**Goal**
Begin with the line that contains "make_press(floor_starts, floor_bar_w)" and end with the line that contains "obj.data.transform(world)", transcribing exactly each line in that stretch and no other.

**Given information**
☆ ☆ ☆ ☆ ☆ ☆ ☆

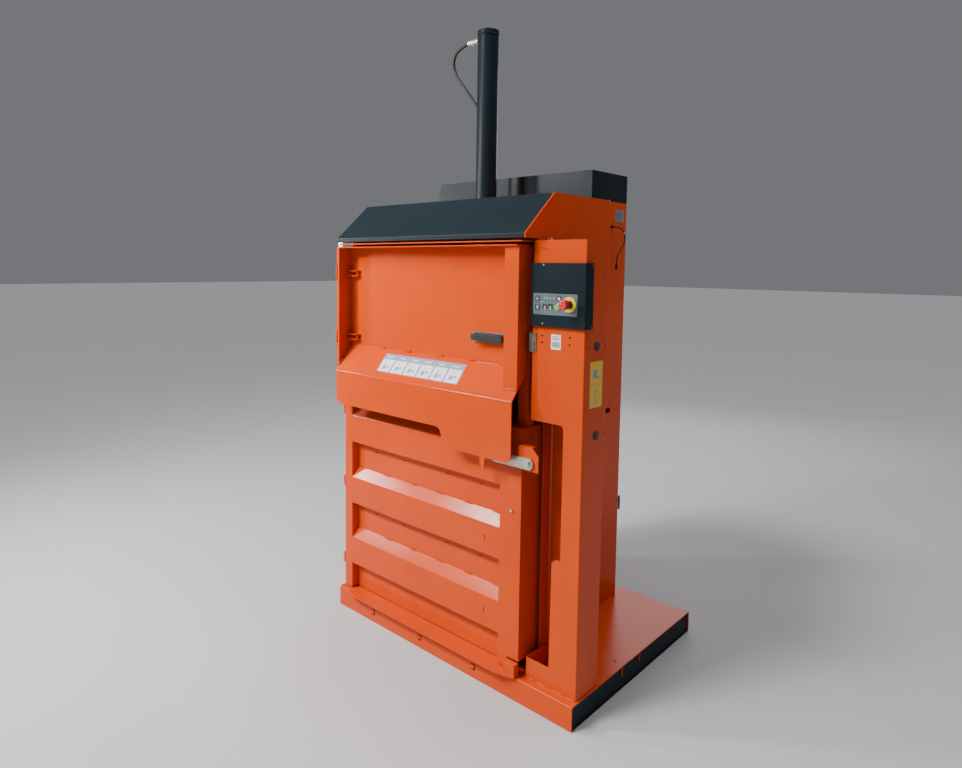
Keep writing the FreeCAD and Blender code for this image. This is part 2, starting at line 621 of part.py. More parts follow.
def make_hinges():
    px, py, r = door_pin_x, door_pin_y, door_knuckle_r
    frame_side = []
    door_side = []
    pins = []
    for z in (1040.0, 652.0, 232.0):
        k = rod(px, py, z, (0, 0, 1), r, knuckle_h)
        k = fuse(k, box(px, door_l, py - 4, py + 4, z, z + knuckle_h))
        door_side.append(k.cut(rod(px, py, z - 1, (0, 0, 1), door_pin_r, knuckle_h + 2)))
        z1 = z + knuckle_h + hinge_gap / 2
        arm = fuse(rod(px, py, z1, (0, 0, 1), r, knuckle_h),
                   box(portal_lo, px, py - 3, py + 3, z1, z1 + knuckle_h),
                   box(portal_lo, portal_li, py - 3, portal_front_y, z1, z1 + knuckle_h))
        frame_side.append(arm.cut(rod(px, py, z1 - 1, (0, 0, 1), door_pin_r + run_gap, knuckle_h + 2)))
        pins.append(rod(px, py, z, (0, 0, 1), door_pin_r, 2 * knuckle_h + hinge_gap / 2))
    hx, hy, r = hatch_pin_x, hatch_pin_y, hatch_knuckle_r
    straps = []
    hatch_side = []
    y1 = hatch_back + 3
    for z in (1766.0, 1434.0):
        strap = fuse(rod(hx, hy, z, (0, 0, 1), r, strap_h),
                     box(portal_lo, portal_lo + 5, hy, y1 + 10, z, z + strap_h),
                     box(portal_lo, hx, hy - 3, hy + 3, z, z + strap_h),
                     box(portal_lo, door_l, y1, y1 + 10, z, z + strap_h))
        strap = strap.cut(rod(hx, hy, z - 1, (0, 0, 1), hatch_pin_r, strap_h + 2))
        straps.append(strap)
        for z1 in (z + strap_h + hinge_gap / 2, z - hinge_gap / 2 - 20):
            k = fuse(rod(hx, hy, z1, (0, 0, 1), r, 20),
                     box(hx, hatch_l + 6, hy - 2, hy + 2, z1, z1 + 20),
                     box(hatch_l + 4, hatch_l + 6, hy - 2, hy + 40, z1, z1 + 20))
            hatch_side.append(k.cut(rod(hx, hy, z1 - 1, (0, 0, 1), hatch_pin_r + run_gap, 22)))
        pins.append(rod(hx, hy, z - 21, (0, 0, 1), hatch_pin_r, strap_h + 42))
    node("door_hinge_leaves", *frame_side)
    node("door_knuckles", *door_side, *straps)
    node("hinge_pins", *pins)
    return hatch_side


def make_lock():
    y, x, z = lock_y, lock_x, lock_z
    bar = prism([(x - 179, z - 24), (x + 13, z - 24), (x + 25, z - 9), (x + 25, z + 9),
                 (x + 13, z + 22),
                 (x - 179, z + 22)], "xz", y, y + lock_t)
    node("lock_bar", bar.cut(rod(x, y - 1, z, (0, 1, 0), lock_pin_r, lock_t + 2)))
    by = y + lock_t + 1
    x0 = door_r + 6
    front = prism([(x0, z - 31), (x + 48, z - 31), (x + 48, z + 35), (x + 16, z + 67), (x0, z + 67)],
                  "xz", by, by + 4)
    bracket = fuse(front, box(x0, x0 + 4, by, -450, z - 31, z + 67),
                   box(x0, x + 16, by, door_front_y, z + 63, z + 67))
    node("lock_bracket", bracket.cut(rod(x, by - 1, z, (0, 1, 0), lock_pin_r, 6)))
    bolt = fuse(hexagon(x, y - 9, z, 24, 8), rod(x, y - 1, z, (0, 1, 0), lock_pin_r - run_gap, 24))
    nut = hexagon(x, by + 4, z, 24, 8).cut(rod(x, by + 3, z, (0, 1, 0), lock_pin_r, 10))
    side = rod(x0, -417, 1097, (1, 0, 0), 6, 5)
    peg = rod(door_r - 40, door_front_y - 10, 805, (0, 1, 0), 6, 10)
    node("door_fasteners", bolt, nut, side, peg)


def make_hatch(knuckles):
    t, f = hatch_t, hatch_face
    sheet = folded([(f, hatch_top - t), (f, slope_z), (apron_y, apron_z), (apron_y, 960)], t, 4.0,
                   "yz", hatch_l + 4, hatch_r)
    low_l, low_r = 1107.0, 1022.0
    keep = [(hatch_l + 4, hatch_top + 89, 0), (hatch_l + 4, slope_z, 0), (hatch_l + 17, apron_z, 0),
            (hatch_l + 17, low_l, 50), (hatch_r - 407, low_l, 35),
            (hatch_r - 373, low_r, 45), (hatch_r - 167, low_r, 0), (hatch_r - 163, 973, 6),
            (hatch_r - 140, 973, 6), (hatch_r - 136, low_r, 0), (hatch_r, low_r, 30),
            (hatch_r, hatch_top + 89, 0)]
    sheet = sheet.common(rounded(keep, "xz", -600, -400))
    front = hatch_front_y
    top = box(hatch_l, hatch_r, front, hatch_back, hatch_top - t, hatch_top)
    end = hatch_top - t
    side = prism([(front, end), (hatch_back, end), (hatch_back, slope_z - t),
                  (front, on_chute(front) - t)],
                 "yz", hatch_l, hatch_l + 4)
    lip = box(hatch_l + 4, hatch_l + 18, front, front + 4, on_chute(front), end)
    tray = fuse(sheet, top, side, lip)
    for z in (1766.0, 1434.0):
        tray = tray.cut(box(hatch_l - 1, hatch_l + 7, front - 1, hatch_pin_y + 12, z - 23,
                            z + strap_h + 23))
    node("hatch_tray", tray)
    y0 = hatch_post_y
    shell = prism([(y0, on_chute(y0)), (y0, end), (f, end), (f, slope_z)], "yz",
                  hatch_r - hatch_post_w, hatch_r)
    hollow = prism([(y0 + 4, on_chute(y0) - 60), (y0 + 4, end - 4), (f + 1, end - 4),
                    (f + 1, slope_z - 60)],
                   "yz", hatch_r - hatch_post_w + 4, hatch_r - 4)
    node("hatch_post", shell.cut(hollow))
    lugs = []
    for z in (1762.0, 1433.0):
        for z1 in (z, z + 26):
            lugs.append(prism([(hatch_l + 18, f), (hatch_l + 18, f - 30), (hatch_l + 78, f - 24),
                               (hatch_l + 87, f - 14), (hatch_l + 87, f)],
                              "xy", z1, z1 + 5))
        lugs.append(rod(hatch_l + 74, f - 12, z + 5, (0, 0, 1), 5, 21))
    node("hatch_lugs", *knuckles, *lugs)
    x0, x1, z0, z1 = hatch_r - 295, hatch_r - 100, 1493.0, 1538.0
    bezel = plate(x0, x1, z0, z1, f - 10, f, 5)
    bezel = bezel.cut(plate(x0 + 8, x1 - 8, z0 + 7, z1 - 7, f - 11, f + 1, 4))
    node("handle_bezel", bezel)
    grip = fuse(plate(x0 + 12, x1 - 12, z0 + 9, z1 - 9, f - 38, f - 24, 5),
                box(x0 + 12, x0 + 26, f - 28, f, z0 + 12, z1 - 12), box(x1 - 26, x1 - 12, f - 28, f,
                                                                        z0 + 12, z1 - 12))
    node("handle_grip", grip)


def make_wall_lead():
    x = wall_ro
    route = [(x + 8, 306, 2022), (x + 44, 306, 2022), (x + 48, 345, 2000), (x + 46, 365, 1955),
             (x + 42, 335, 1915), (x + 40, 296, 1880), (x + 40, 296, 1838)]
    node("wall_lead", lead(route, 3.0))
    gland = fuse(rod(x, 306, 2022, (1, 0, 0), 8, 8), rod(x - 5, 306, 2022, (1, 0, 0), 4.7, 6))
    node("lead_plug", rod(x + 40, 296, 1838, (0, 0, -1), 6, 26))
    hook = fuse(box(x - 20, x - 14, housing_back_y, housing_back_y + 49, 590, 622),
                box(x - 20, x - 14, housing_back_y + 37, housing_back_y + 49, 549, 622))
    node("wall_fittings", gland, hook)


os.makedirs("parts", exist_ok=True)
make_base()
floor_starts, floor_bar_w = make_chamber()
make_portal()
make_press(floor_starts, floor_bar_w)
make_covers()
make_controls(make_column())
make_door()
make_lock()
make_hatch(make_hinges())
make_wall_lead()
print(len(set(made)), "nodes")
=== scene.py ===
import bpy
import json
import math
import numpy as np
from mathutils import Matrix, Vector


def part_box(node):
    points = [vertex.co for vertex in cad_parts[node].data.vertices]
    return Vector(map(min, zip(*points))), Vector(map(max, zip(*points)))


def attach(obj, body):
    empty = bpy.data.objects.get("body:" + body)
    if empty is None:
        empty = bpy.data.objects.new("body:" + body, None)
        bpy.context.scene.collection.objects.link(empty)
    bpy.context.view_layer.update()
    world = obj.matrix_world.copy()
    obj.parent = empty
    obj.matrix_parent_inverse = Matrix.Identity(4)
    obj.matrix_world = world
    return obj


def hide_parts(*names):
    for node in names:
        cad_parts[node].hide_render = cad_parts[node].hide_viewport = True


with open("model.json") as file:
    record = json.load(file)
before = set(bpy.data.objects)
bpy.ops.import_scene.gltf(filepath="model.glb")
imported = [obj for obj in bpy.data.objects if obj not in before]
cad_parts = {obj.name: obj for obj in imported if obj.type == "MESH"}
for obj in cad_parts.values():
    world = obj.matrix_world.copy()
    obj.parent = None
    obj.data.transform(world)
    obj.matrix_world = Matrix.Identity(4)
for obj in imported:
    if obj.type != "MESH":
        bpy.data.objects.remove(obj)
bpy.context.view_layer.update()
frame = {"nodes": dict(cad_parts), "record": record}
MM = 0.001
VIEW_WIDTH = 962
SENSOR_WIDTH = 36.0
FULL_TURN = 2 * math.pi


# ---------------------------------------------------------------- shader words

class Wire:
    """One socket of a shader tree. Arithmetic on it adds Math nodes."""

    def __init__(self, paint, socket):
        self.paint = paint
        self.socket = socket

    def maths(self, operation, first, second):
        return self.paint.node("ShaderNodeMath", {"operation": operation}, {0: first, 1: second})

    def __add__(self, other):
        return self.maths("ADD", self, other)

    def __sub__(self, other):
        return self.maths("SUBTRACT", self, other)

    def __mul__(self, other):
        return self.maths("MULTIPLY", self, other)

    def __rsub__(self, other):
        return self.maths("SUBTRACT", other, self)

    __radd__ = __add__
    __rmul__ = __mul__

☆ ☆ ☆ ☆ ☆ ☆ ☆

**Correct answer**
make_press(floor_starts, floor_bar_w)
make_covers()
make_controls(make_column())
make_door()
make_lock()
make_hatch(make_hinges())
make_wall_lead()
print(len(set(made)), "nodes")
=== scene.py ===
import bpy
import json
import math
import numpy as np
from mathutils import Matrix, Vector


def part_box(node):
    points = [vertex.co for vertex in cad_parts[node].data.vertices]
    return Vector(map(min, zip(*points))), Vector(map(max, zip(*points)))


def attach(obj, body):
    empty = bpy.data.objects.get("body:" + body)
    if empty is None:
        empty = bpy.data.objects.new("body:" + body, None)
        bpy.context.scene.collection.objects.link(empty)
    bpy.context.view_layer.update()
    world = obj.matrix_world.copy()
    obj.parent = empty
    obj.matrix_parent_inverse = Matrix.Identity(4)
    obj.matrix_world = world
    return obj


def hide_parts(*names):
    for node in names:
        cad_parts[node].hide_render = cad_parts[node].hide_viewport = True


with open("model.json") as file:
    record = json.load(file)
before = set(bpy.data.objects)
bpy.ops.import_scene.gltf(filepath="model.glb")
imported = [obj for obj in bpy.data.objects if obj not in before]
cad_parts = {obj.name: obj for obj in imported if obj.type == "MESH"}
for obj in cad_parts.values():
    world = obj.matrix_world.copy()
    obj.parent = None
    obj.data.transform(world)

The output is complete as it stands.